Teşekkür ederim, ben de etrafta bizim yaptığımızı yapan bir şey bulamıyorum. Tarihsel olarak müzik, ruhani ve büyülü uygulamalardan gelir ve özünü ve çekirdeğini kaybetmeden köklerinden gerçekten ayrılamaz. Müziği hem dışarıdan hem de içeriden deneyimlemek büyük bir değişime neden oluyor, müzisyenler ve dinleyiciler sıradanlığın ötesine geçen bir deneyimde birleşiyor. Bugünlerde müziğin, üzerinde düşünülmeden, ticari ve jenerik yapılarla ilişkilendirilmesini biraz üzücü buluyorum. Saturnalia Temple metali, bir şamanın şaman davuluna vurması gibi çalıyor.

Bahsettiğiniz karanlık her zaman bilinmeyendir. Bizim için bilinmeyen şey karanlıkla kaplıdır. İlginç bir şey bulmanın tek yolu bilinmeyene, dolayısıyla karanlığa gitmektir. Bu süreçle kişi karanlığa ışık getirir ve bilgi edinir. Karanlığın kendisini yücelterek ya da ondan zevk alarak kazanılacak hiçbir şey yoktur, bu bilgisizliği kutlamak anlamına gelir. Saturnalia Temple karanlığa yapılan yolculukların sanatsal bir ifadesidir.

Saturnalia Temple

“Müzik ve büyü arasında hiçbir fark yoktur, biz sadece bu gerçeği kabul ediyoruz”

Okült temaları müziğinize entegre etme kararınız nasıl gelişti?

Yukarıda da okuyabileceğiniz gibi, müzik ve büyü arasında hiçbir ayrım yoktur. Biz sadece bu gerçeği kabul ediyor ve müziği olabildiğince eski bir sihirli inisiyasyon yolu olarak onurlandırıyoruz.

Şarkı yazım süreciniz nasıl işliyor? Önce müzik mi geliyor yoksa temalar mı belirleniyor?

Yolculuk, onu tanımlayabilmek için önce gerçekleşmelidir. Tüm müzik ve sözlerin temeli, otuz yılı aşkın bir sürecin ezoterik inisiyasyon deneyimleridir. Enstrüman çalmanın asli yolunun en iyi tezahürü, düşünmeme moduna girmekten ve yapmamaktan (Wu Wei) geçer. Saturnalia Temple’da enstrümanların çalınması çok güçlü bir ruhani eylemdir, bu da içkin olduğu anlamına gelir.

Saturnalia Temple – Paradigma Call (2024)

En son albümünüzle önceki çalışmalarınız arasında nasıl bir gelişim veya değişim görüyorsunuz?

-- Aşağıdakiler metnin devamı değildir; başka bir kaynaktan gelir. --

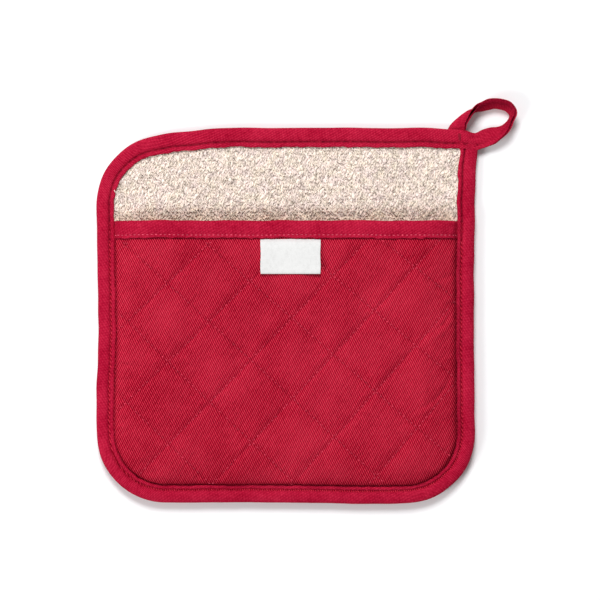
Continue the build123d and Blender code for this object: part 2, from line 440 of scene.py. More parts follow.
class Recipe:
    """Builds one node material."""

    def __init__(self, name: str) -> None:
        """Starts an empty material with a Principled shader.

        Args:
            name: the material's name.
        """
        self.material = bpy.data.materials.new(name)
        self.material.use_nodes = True
        self.nodes = self.material.node_tree.nodes
        self.links = self.material.node_tree.links
        self.shader = self.nodes["Principled BSDF"]

    def node(self, kind: str, inputs: dict | None = None, **settings: object) -> bpy.types.Node:
        """Adds a node.

        Args:
            kind: the node's type.
            inputs: a value or a socket for each input, by name or number.
            settings: the node's own settings.

        Returns:
            The node, with its inputs set or linked.
        """
        made = self.nodes.new(kind)
        for name, value in settings.items():
            setattr(made, name, value)
        for key, value in (inputs or {}).items():
            if isinstance(value, Socket):
                self.links.new(value, made.inputs[key])
            else:
                made.inputs[key].default_value = value
        return made

    def math(self, operation: str, *values: Input) -> Socket:
        """The result of a Math node."""
        return self.node("ShaderNodeMath", dict(enumerate(values)), operation=operation).outputs[0]

    def clamp(self, value: Input) -> Socket:
        """A value kept between 0 and 1."""
        return self.node("ShaderNodeClamp", {"Value": value}).outputs[0]

    def mix(self, share: Input, first: Input, second: Input) -> Socket:
        """A colour between two."""
        return self.node("ShaderNodeMix", {0: share, 6: first, 7: second}, data_type="RGBA").outputs[2]

    def tint(self, colour: Input, filtered: Input) -> Socket:
        """A colour seen through another."""
        return self.node("ShaderNodeVectorMath", {0: colour, 1: filtered}, operation="MULTIPLY").outputs[0]

    def place(self, source: Source) -> Socket:
        """The coordinates that a pattern reads.

        Args:
            source: what the pattern follows.

        Returns:
            The coordinates, in metres.
        """
        if source is Source.PLACE:
            return self.node("ShaderNodeTexCoord").outputs["Object"]
        return self.node("ShaderNodeUVMap", uv_map=source.value).outputs["UV"]

    def noise(self, place: Socket, size: float, detail: float = 2.0, stretch: tuple = (1, 1, 1)) -> Socket:
        """Uneven noise.

        Args:
            place: the coordinates it reads.
            size: about how large its features are, in millimetres.
            detail: how many finer layers it has.
            stretch: the coordinates' scale along each axis.

        Returns:
            Values from 0 to 1, mostly near the middle.
        """
        scaled = self.node("ShaderNodeMapping", {"Vector": place, "Scale": stretch})
        inputs = {"Vector": scaled.outputs[0], "Scale": 1 / (size * MM), "Detail": detail, "Roughness": 0.55}
        return self.node("ShaderNodeTexNoise", inputs).outputs["Fac"]

    def rows(self, place: Socket, pitch: float, lean: float, stray: Input) -> Socket:
        """Parallel ridges.

        Args:
            place: the coordinates they read.
            pitch: from ridge to ridge, in millimetres.
            lean: how far their normal is turned from X, in degrees.
            stray: how far they stray from even, in radians.

        Returns:
            Values from 0 in the valleys to 1 on the ridges.
        """
        rate = 2 * math.pi / (pitch * MM)
        across = (math.cos(math.radians(lean)) * rate, math.sin(math.radians(lean)) * rate, 0)
        dot = self.node("ShaderNodeVectorMath", {0: place, 1: across}, operation="DOT_PRODUCT")
        angle = self.math("ADD", dot.outputs["Value"], stray)
        return self.math("MULTIPLY_ADD", self.math("SINE", angle), 0.5, 0.5)

    def attribute(self, name: str) -> Socket:
        """A point attribute's value."""
        return self.node("ShaderNodeAttribute", attribute_name=name).outputs["Fac"]

    def bump(self, height: Socket, strength: float, depth: float, under: Socket | None = None) -> Socket:
        """A bumped normal.

        Args:
            height: the relief, 0 to 1.
            strength: how strongly it shows.
            depth: the relief's depth, in millimetres.
            under: another bumped normal to add it to.

        Returns:
            The normal.
        """
        inputs = {"Height": height, "Strength": strength, "Distance": depth * MM}
        if under is not None:
            inputs["Normal"] = under
        return self.node("ShaderNodeBump", inputs).outputs[0]

    def finish(self, colour: Socket, roughness: float, normal: Socket, sheen: float,
               specular: float) -> Material:
        """Sets the shader.

        Args:
            colour: the base colour.
            roughness: the shader's roughness.
            normal: the bumped normal.
            sheen: the weight of its sheen.
            specular: the level of its highlights.

        Returns:
            The material.
        """
        for key, value in (("Base Color", colour), ("Normal", normal)):
            self.links.new(value, self.shader.inputs[key])
        for key, value in (("Roughness", roughness), ("Sheen Weight", sheen), ("Sheen Roughness", 0.5),
                           ("Specular IOR Level", specular)):
            self.shader.inputs[key].default_value = value
        return self.material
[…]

Değişim bu varoluşta var olan tek şeydir, değişmeyen tek şeydir ve ancak bunu kabul ederek ve onunla doğru şekilde çalışarak her şey düzgün bir şekilde yapılabilir. Hem yaşamın gücünün, hem sürekli değişimin hem de bilinmeyenin/karanlığın en iyi sembolü Ejderhadır. Dolayısıyla tüm kayıtlarımız bu kavramı ele alıyor ve değişimi entelektüel düşünce süreçlerinin ötesinde bir şekilde kucaklıyor.

Müzikte gelişime inandığımdan emin değilim. Ancak değişime inanıyorum.

“Düşünmeme ve yapmama haliyle çalışırken, her şey şimdidir.”

Stüdyoya girerken müziğinizde spontane gelişen ögeler oluyor mu, yoksa her şey en ince ayrıntısına kadar planlanıyor mu?

Düşünmeme ve yapmama haliyle çalışırken, her şey şimdidir. Mümkün olduğunca plan yapmaktan kaçınıyorum. Bu yüzden kendi stüdyomda / tapınak ortamımda kayıt yapıyorum, bu da herhangi bir zamanda herhangi bir şeyi kaydetmeyi mümkün kılıyor. Herhangi bir teknik unsurun önem kazanmasına çalışmaktan kaçınıyorum ve kaydın titreşimine ve ruhuna odaklanıyorum.

Müzik dışındaki sanatlardan (resim, sinema, edebiyat) ilham aldığınız alanlar var mı?

Evet, sanatın her türü ilham verici olabilir. Ancak asıl ilham kaynağı, yukarıda da belirtildiği gibi, karanlığa ışık getirmek için yapılan inisiyatik yolculuktur. Bu, pek çok kadim metinde anlatılan çok eski bir süreçtir ve varoluşun temel kavramıdır. Geri kalan her şey bir yem ya da sapmadır.

Tantrik bir perspektiften bakıldığında dünya hem bir tuzaktır hem de güçle doludur, kişi yalnızca bunlardan hangisine hayatını adayacağını seçmelidir.